With 7 seconds remaining, I fought unsuccessfully to get my gear off so I could claw my way back to the surface. My fingers refused to comply with my demands.
With 6 seconds remaining, I cursed the cold water, the increasing darkness, and my cramping legs, which were by that time also mutinous.
With 5 seconds remaining, I was angry that my gear didn’t have some sort of quick-release mechanism that could be found in light conditions this dim.
With 4 seconds remaining, I had exhausted the little bit of oxygen left in my lungs and watched the last of the carbon dioxide bubbles float up toward the fading light of the warm sun.
With 3 seconds remaining, I wondered in the gathering gloom if they would find my body, a body which had utterly betrayed its owner and was by this point refusing to cooperate in any meaningful way.
With 2 seconds remaining, I just wanted to sleep in the now complete blackness.
With 1 second remaining, I didn’t care about and barely felt the hand that gripped my arm from somewhere in the dark.
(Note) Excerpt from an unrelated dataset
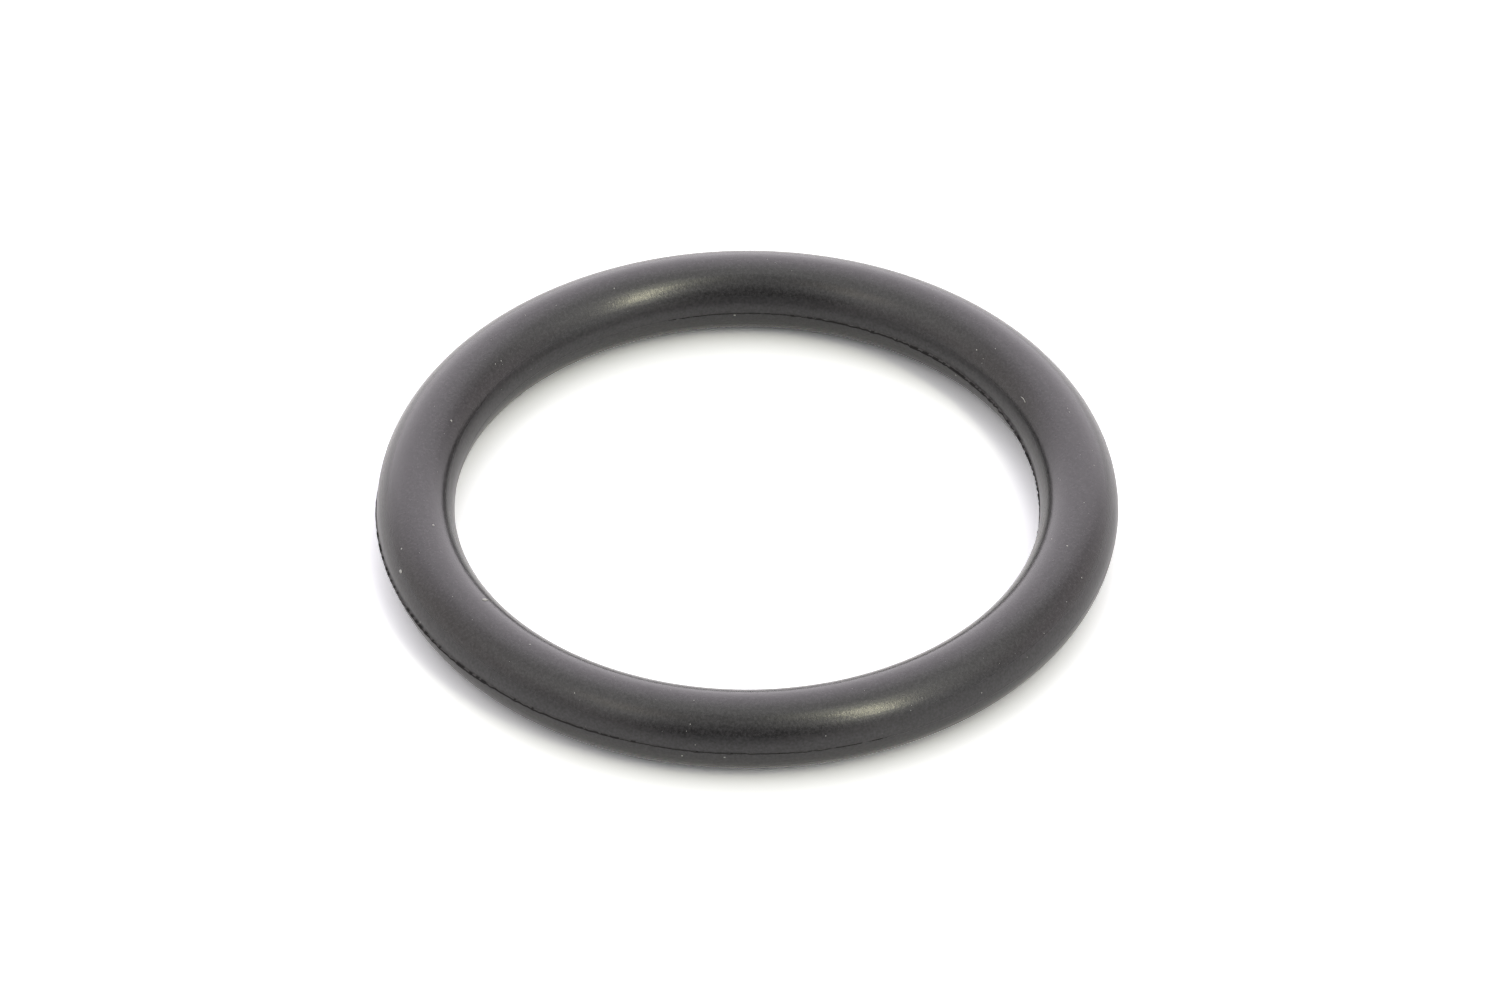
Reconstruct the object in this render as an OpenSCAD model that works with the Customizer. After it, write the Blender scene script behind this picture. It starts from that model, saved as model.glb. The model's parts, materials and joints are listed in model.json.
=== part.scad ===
// Rubber O-ring, lying flat.
//
// One endless ring of round section, moulded in one piece. The two halves of
// the mould meet on the ring's mid-plane and leave a thin trimmed ridge there,
// once around the outside and once around the hole.
//
// Sizes are in millimetres. The origin is the ring's centre, on that mid-plane,
// and Z is the ring's axis.

/* [Ring] */
// Inside diameter of the free ring, measured between the round sections
inner_d = 26.57; // [14:0.01:60]
// Diameter of the round section
section_d = 3.53; // [1.5:0.01:6]

/* [Parting ridge] */
// Width of the ridge, along the ring's axis
ridge_w = 0.12; // [0.06:0.01:0.3]
// Height of the ridge above the section, around the outside
outer_ridge_h = 0.08; // [0.02:0.01:0.2]
// Height of the ridge above the section, around the hole
inner_ridge_h = 0.10; // [0.02:0.01:0.2]

/* [Hidden] */

// Radius of the circle that the centre of the section follows
centre_r = (inner_d + section_d) / 2;
// Narrowest radius, on the ridge around the hole
hole_land_r = inner_d / 2 - inner_ridge_h;
// Widest radius, on the ridge around the outside
rim_land_r = inner_d / 2 + section_d + outer_ridge_h;

// Steps around the ring and around its section
ring_steps = 240;
section_steps = 96;

// Charcoal black of the moulded rubber
rubber_colour = [0.20, 0.19, 0.20];

// The round section, where it stands to the right of the ring's axis
module section() {
    translate([centre_r, 0])
        circle(d = section_d, $fn = section_steps);
}

// The seam of the mould: a thin band across the section on the mid-plane,
// which stands proud on both sides as the trimmed ridge
module parting_band() {
    translate([hole_land_r, -ridge_w / 2])
        square([rim_land_r - hole_land_r, ridge_w]);
}

// The whole ring: the section and its ridge, carried once around the axis
module o_ring() {
    color(rubber_colour)
        rotate_extrude($fn = ring_steps) {
            section();
            parting_band();
        }
}

o_ring();
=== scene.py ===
"""Looks of a rubber O-ring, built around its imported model.

The ring lies flat on a pale floor inside a white light tent. The tent's wall is
brightest behind the ring and at a lamp to the front right, and it is open
towards the camera. Lengths are in metres, in the model's frame: the origin is
the ring's centre on the plane where the mould's halves met, and Z is the
ring's axis.
"""

import json
import logging
import math
from collections.abc import Sequence
from dataclasses import dataclass, field
from enum import Enum
from typing import Any

import bpy
import numpy as np
from mathutils import Matrix, Vector


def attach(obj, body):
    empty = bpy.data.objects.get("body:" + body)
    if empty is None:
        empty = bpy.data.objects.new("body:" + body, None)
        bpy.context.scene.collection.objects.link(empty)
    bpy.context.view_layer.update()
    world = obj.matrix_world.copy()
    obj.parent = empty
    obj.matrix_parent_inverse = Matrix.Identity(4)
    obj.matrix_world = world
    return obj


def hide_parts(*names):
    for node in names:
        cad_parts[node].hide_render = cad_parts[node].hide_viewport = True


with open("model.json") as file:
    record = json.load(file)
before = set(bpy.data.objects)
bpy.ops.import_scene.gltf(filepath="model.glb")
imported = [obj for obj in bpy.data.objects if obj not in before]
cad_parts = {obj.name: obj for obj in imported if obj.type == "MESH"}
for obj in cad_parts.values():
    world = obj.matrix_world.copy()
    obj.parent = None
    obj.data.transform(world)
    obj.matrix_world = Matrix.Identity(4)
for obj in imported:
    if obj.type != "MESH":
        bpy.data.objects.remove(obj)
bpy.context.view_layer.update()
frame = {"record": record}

LOG = logging.getLogger("o_ring")
MM = 0.001
FULL_TURN = 2 * math.pi
IMAGE_SIZE = (1500, 1001)
# A noise texture's values mostly lie between these two.
NOISE_LOW, NOISE_HIGH = 0.3, 0.7


def linear(hex_colour: str) -> tuple[float, float, float, float]:
    """Turns an sRGB hex colour into linear red, green, blue and alpha.

    Each channel below 0.04045 is divided by 12.92; any other is raised by the
    sRGB curve, ((channel + 0.055) / 1.055) to the power 2.4.

    Args:
        hex_colour: Six hex digits with a leading hash sign.

    Returns:
        Four numbers from 0 to 1, the last of them 1.
    """
    channels = np.array([int(hex_colour[i : i + 2], 16) for i in (1, 3, 5)]) / 255
    curve = ((channels + 0.055) / 1.055) ** 2.4
    red, green, blue = np.where(channels <= 0.04045, channels / 12.92, curve)
    return (float(red), float(green), float(blue), 1.0)


def direction(azimuth: float, elevation: float) -> Vector:
    """Gives the unit vector that points to a place on the sky.

    Args:
        azimuth: Degrees from +X towards +Y.
        elevation: Degrees above the horizon.

    Returns:
        The vector (cos e cos a, cos e sin a, sin e).
    """
    a, e = math.radians(azimuth), math.radians(elevation)
    return Vector((math.cos(e) * math.cos(a), math.cos(e) * math.sin(a), math.sin(e)))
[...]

The rescue divers told me it was several minutes before they could get my lungs working and my heart beating on its own again. In fact, I was lying on my back on shore by the time they did. As it turns out, the low water temperature was my enemy and my friend that day, the dark and the light, the yin and the yang, the death and the life of me.
It is strange how time can go so quickly and so slowly simultaneously. At operational speed, the Space Shuttle can travel 38 miles in 8 seconds and a giant turtle about 2 1/2 feet. In 8 seconds, I can type 8 or 10 words for this essay, and in 8 seconds, you can perhaps read a few more than that. In 8 seconds, 32 babies enter the light of day and of life for the very first time.
In 8 seconds, 8 people on this planet leave it behind.